(Anda por aí uma polémica um pouco tonta sobre os riscos
da tentativa de apagamento do ensino presencial devido à intensificação do
ensino à distância na sequência das medidas de confinamento que atingiram as
escolas e a sua população. A controvérsia é tonta
pois foi capturada pelos extremos, os que defendem a irredutibilidade do
emprego associado à componente presencial e os maluquinhos das tecnologias
pedagógicas que nelas se esgotam.)
Entendamo-nos à partida para desfazer quanto antes equívocos. Uma escola à
distância, sobretudo nos ensinos primário, básico e secundário encerra riscos
sérios de agravamento de desigualdades. As desiguais condições de acompanhamento
dos alunos em casa reproduzirão e alargarão desigualdades existentes à partida,
não só em termos de ajuda da família ou mesmo de condições físicas de acesso à
internet. Todos nos lembramos das imagens daqueles jovens que buscavam as
imediações da junta de freguesia de uma localidade interior para ter o sinal
desejado e também da estoica professora que dava as suas aulas on line a
partir da sua caravana para obter também o desejado sinal e comunicar com os seus
alunos. Por conseguinte, não passará pela cabeça dos mais sensíveis prolongar
uma situação desta natureza. Mas convém recordar que essas desigualdades não se
evaporam num ano letivo normal de ensino presencial, por mais esforços que os
abnegados professores possam fazer para as mitigar. Aliás, a escola portuguesa
está longe, muito longe, de estar organizada para recuperar alunos em
dificuldades. Se assim fosse, não se compreenderia o avultado investimento comunitário
feito em Portugal no período de programação 2014-2020 em matéria de combate ao
insucesso escolar. E, já agora, gostaria de sentir os que agora se abespinham
em favor incondicional do ensino presencial mais envolvidos no combate às
desigualdades que minam, emperrando-o, o elevador social que a Escola sempre
representou em Portugal.
Por outro lado, sou dos que penso que o ensino em Portugal, mais o superior
que conheço melhor, mas creio que extensível aos restantes níveis de ensino, é
débil em proporcionar aos alunos melhores condições de preparação para a autoformação
e para a capacitação na resolução de problemas. Que me perdoem os professores
ainda no ativo nas universidades e institutos politécnicos mas estamos perante
modelos de cargas horárias letivas enormes, conteúdos livrescos em demasia e
sobretudo fraco incentivo à organização pessoal da autoformação como veículo
preferencial de utilização dos tempos letivos para discussões de matéria. E,
perante uma relação de cumplicidade só explicada pela defesa do emprego, assiste-se
não raras vezes a uma massa discente que parece mais interessada no tempo das
aulas como via de expiação sabe-se lá de quê do que como tempo útil de
interação com os professores, fazendo jus aos benefícios do ensino presencial.

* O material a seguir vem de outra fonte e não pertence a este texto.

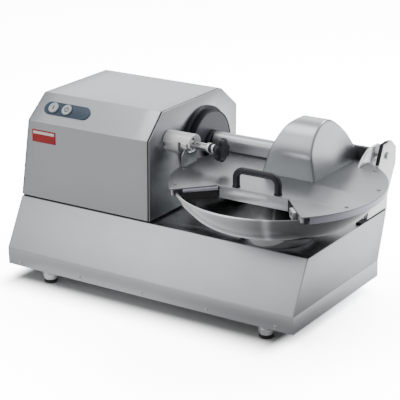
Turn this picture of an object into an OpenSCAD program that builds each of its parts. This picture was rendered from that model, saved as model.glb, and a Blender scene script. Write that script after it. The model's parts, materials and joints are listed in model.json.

São também conhecidos os casos mórbidos dos professores que consideram a aula
como exercício exclusivo de disseminação de apontamentos, proporcionando à expiação
atrás referida pelo menos um sentido de utilidade. São traços que se repetem por
anos indefinidos e já não estou a falar das histórias que o meu filho Rui
contava de alguns “lentes” do Instituto Superior de Agronomia que repetiam sem
pestanejar durante vinte ou mais anos as suas folhas de aulas estranhamente não
designadas de sebentas porque nunca editadas.
É neste contexto não muito abonatório das nossas capacidades de reforma que
entendi que o choque temporário das aulas à distância poderia constituir uma
oportunidade de conceção de materiais e práticas letivas mais criativas e
imaginativas para suscitar junto dos alunos mais imaginação e criatividade na
aprendizagem. Como me dizia o meu filho Hugo, por que carga de teimosia hei de
eu dissertar sobre a teoria das capabilities nas empresas e nas
organizações sem colocar os alunos a ouvir o David Teece (pai da abordagem) a
elaborar sobre a sua obra e utilizar depois esse material para discussão numa
aula mais motivadora e participada?
Com exceção dos alguns notáveis professores das nossas Universidades, em
que uma aula constitui um presente dos deuses para gente motivada, a pedagogia
e os modelos de aprendizagem passam a grande velocidade pelos tempos letivos do
ensino superior sem se fazerem notar. O que é um enorme absurdo em tempos em
que nunca dispusemos de tantas ferramentas para estimular os investimentos pessoais
de aprendizagem. Mas obviamente o quadro, de lousa ou de material mais
sofisticado, e a presença irredutível do animador/autor de uma aula não desaparecerão.